The most significant of Robert Cooper’s illicit relationships was with a mulatto woman called Mary Anne. She was his wife Mary Ashby’s body servant: the person who woke her in the morning, drew her bath, cared for her clothes and styled her hair. The relationship between a mistress and a personal servant was one of the most intimate on the plantation. The work took most of the hours of Mary Anne’s day, and it is possible that she often slept in Mary Ashby’s bedroom. The two women would have spent more time in each other’s company than Mary Ashby would have spent with her husband. She was the person most knowledgeable about Mary Ashby’s habits and who learned how to anticipate and meet her needs. The role of body servant was so important that Mary Anne was a significant figure on the plantation; but Mary Anne was a mulatto and a slave and Mary Ashby was white and free, so an unspoken but yawning gulf existed between them.

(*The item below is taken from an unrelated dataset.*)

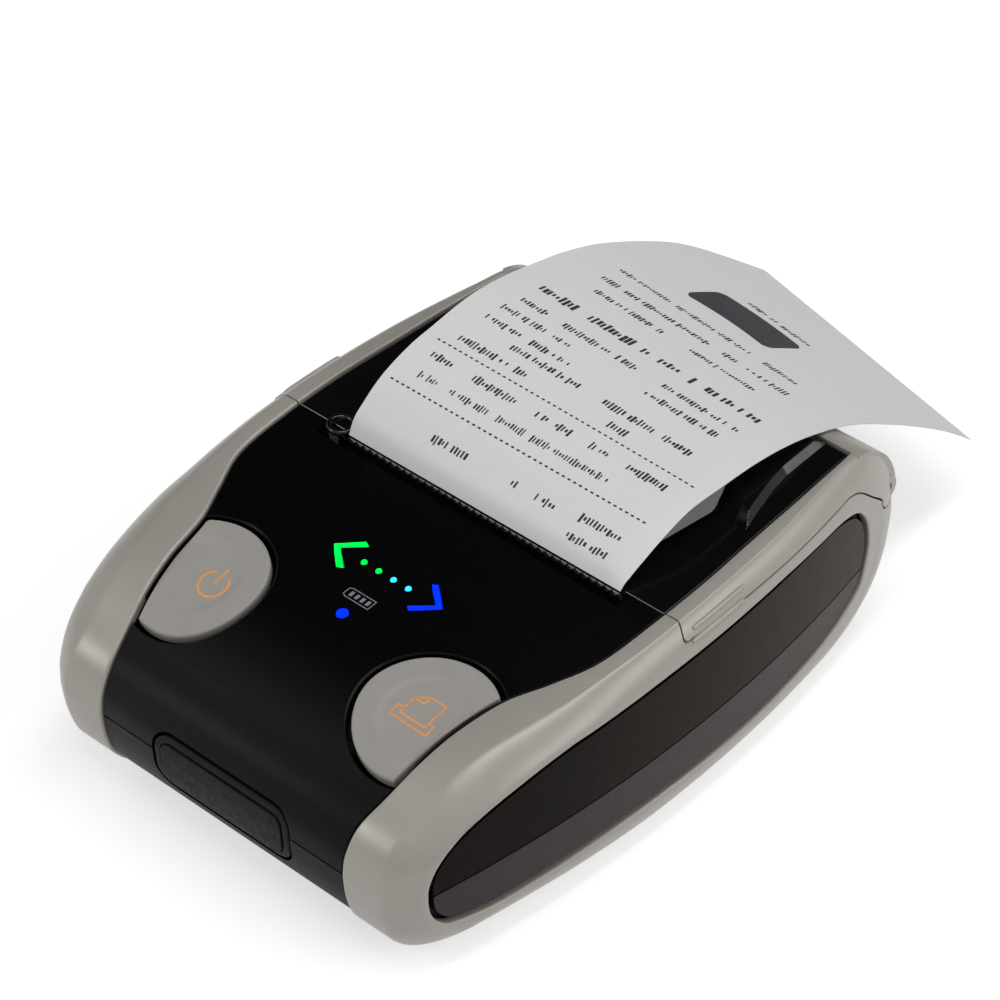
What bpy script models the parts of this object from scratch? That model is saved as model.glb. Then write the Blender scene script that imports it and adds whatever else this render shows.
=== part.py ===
"""Portable receipt printer with a hinged paper lid, two side bumpers and a torn receipt over its lid.

Metres, +Z up. X runs across the printer, +Y to its rear, and the origin is the middle of its
footprint on the table. The body is a side profile extruded across X: a black centre band between
two grey ring-shaped bumpers, which leave an oval of the black body showing on each side.
"""

import math

import bmesh
import bpy
from mathutils import Matrix, Vector

# Overall size and the side profile
BODY_LENGTH = 0.1189
BODY_HEIGHT = 0.0387
HALF_WIDTH = 0.0453
SIDE_BOW = 0.0066
SIDE_DRAFT = 0.0009
SEAM_HEIGHT = 0.413437 * BODY_HEIGHT
FIT = 0.0003
OVERRUN = 0.002
WELD = 0.000003
HALF_STATIONS = 24

# Rows from the front seam to the rear seam: length and height of the outer profile, half-width of
# the black band there, then length and height of the side opening. Shares of BODY_LENGTH,
# BODY_HEIGHT and HALF_WIDTH.
UPPER_ROW_SHARES = (
    (0.000, 0.413, 0.572, 0.0325, 0.430),
    (0.005, 0.517, 0.574, 0.0345, 0.512),
    (0.027, 0.628, 0.583, 0.050, 0.590),
    (0.066, 0.711, 0.609, 0.084, 0.655),
    (0.119, 0.811, 0.640, 0.130, 0.720),
    (0.173, 0.873, 0.667, 0.180, 0.762),
    (0.245, 0.904, 0.704, 0.244, 0.803),
    (0.303, 0.920, 0.770, 0.311, 0.817),
    (0.370, 0.946, 0.838, 0.378, 0.827),
    (0.471, 0.969, 0.856, 0.471, 0.838),
    (0.572, 0.982, 0.856, 0.572, 0.846),
    (0.673, 0.990, 0.841, 0.673, 0.853),
    (0.774, 0.997, 0.828, 0.757, 0.855),
    (0.849, 1.000, 0.815, 0.824, 0.845),
    (0.908, 0.990, 0.803, 0.870, 0.791),
    (0.955, 0.915, 0.795, 0.900, 0.685),
    (0.986, 0.765, 0.795, 0.913, 0.556),
    (1.000, 0.540, 0.795, 0.914, 0.465),
)
LOWER_ROW_SHARES = (
    (0.000, 0.413, 0.572, 0.0325, 0.430),
    (0.005, 0.284, 0.572, 0.0370, 0.345),
    (0.020, 0.160, 0.574, 0.053, 0.310),
    (0.055, 0.052, 0.574, 0.080, 0.253),
    (0.118, 0.000, 0.585, 0.135, 0.212),
    (0.202, 0.000, 0.618, 0.219, 0.194),
    (0.336, 0.000, 0.684, 0.353, 0.186),
    (0.505, 0.000, 0.751, 0.496, 0.181),
    (0.673, 0.000, 0.795, 0.639, 0.181),
    (0.824, 0.000, 0.795, 0.740, 0.196),
    (0.904, 0.052, 0.795, 0.807, 0.217),
    (0.963, 0.176, 0.795, 0.858, 0.258),
    (0.992, 0.349, 0.795, 0.900, 0.331),
    (1.000, 0.540, 0.795, 0.914, 0.465),
)

# Bumper skins and the black shells under them
BUMPER_WALL = 0.0015
BUMPER_CORNER_WIDTH = 0.0055
BUMPER_CORNER_DEPTH = 0.004
CORNER_DEPTH_SHARE = 0.68
CORNER_WIDTH_SHARE = 0.75
CORNER_TURNS = 3
SHELL_WALL = 0.0018
BAND_PROUD_GAP = 0.0004
INLAY_DEPTH = 0.0011

# Lid, hinged at the rear
LID_FRONT = -0.010513 * BODY_LENGTH
LID_EDGE_HEIGHT = 0.914729 * BODY_HEIGHT
LID_TOP_CLEAR = 0.008
LID_REAR_BAR_WIDTH = 0.0083
HINGE_INSET = 0.00365
HINGE_Y = BODY_LENGTH / 2 - HINGE_INSET
LID_REAR_BAR_FRONT = HINGE_Y - LID_REAR_BAR_WIDTH
HINGE_Z = 0.695090 * BODY_HEIGHT
HINGE_BARREL_RADIUS = 0.0026
HINGE_BARREL_END_INSET = 0.0068
HINGE_BARREL_HALF = HALF_WIDTH - HINGE_BARREL_END_INSET
LID_BAR_SINK = 0.0002
HINGE_LIP_ANGLE = math.radians(30)
LID_OPENING_ANGLE = math.radians(70)
LIP_SPARE_ANGLE = math.radians(6)
HINGE_PIN_RADIUS = 0.001
PIN_CLEARANCE = 0.0002
EAR_INNER = 0.452539 * HALF_WIDTH
EAR_WIDTH = 0.005
EAR_RADIUS = 0.0023
EAR_HEEL_DROP = 0.0074
KNUCKLE_REACH = 0.005
# Lower edge of each lid wing as it turns down to the hinge: shares of the drop from the long
# straight edge to the barrel.
WING_EDGE_SHARES = ((0.0, 0.0), (0.30, 0.13), (0.64, 0.54), (0.90, 0.85))
WING_EDGE_RUN = 0.100084 * BODY_LENGTH
LID_SKIN = 0.0019
WING_CLEARANCE = 0.00045
HUMP_HEIGHT = 0.0036
HUMP_FRONT_PLATEAU = 0.584989 * HALF_WIDTH
HUMP_FRONT_FOOT = 0.651214 * HALF_WIDTH
HUMP_REAR_PLATEAU = 0.739514 * HALF_WIDTH
HUMP_REAR_FOOT = 0.794702 * HALF_WIDTH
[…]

When Robert Cooper became interested in Mary Anne, it was a scenario worthy of the most steamy plantation novel. Unquestionably the close daily intimacy they shared—even with his wife present—made it easier and more likely for them to develop a relationship. But this proximity must also have lent their clandestine relationship a very tense and claustrophobic quality. And since this particular plot turned on sexual rivalry and complex power struggles, the
ménage à trois
was no doubt the talk of Burkes. The principal players were locked into a complex power struggle that went way beyond mere jealousy. The central protagonist, Robert Cooper, had the luxury of being largely in control of the situation. We don’t know if he enjoyed the illicit nature of this liaison, or whether he felt guilty or worried. After all, even in slave society, conducting an affair with someone so close to one’s wife was potentially disastrous.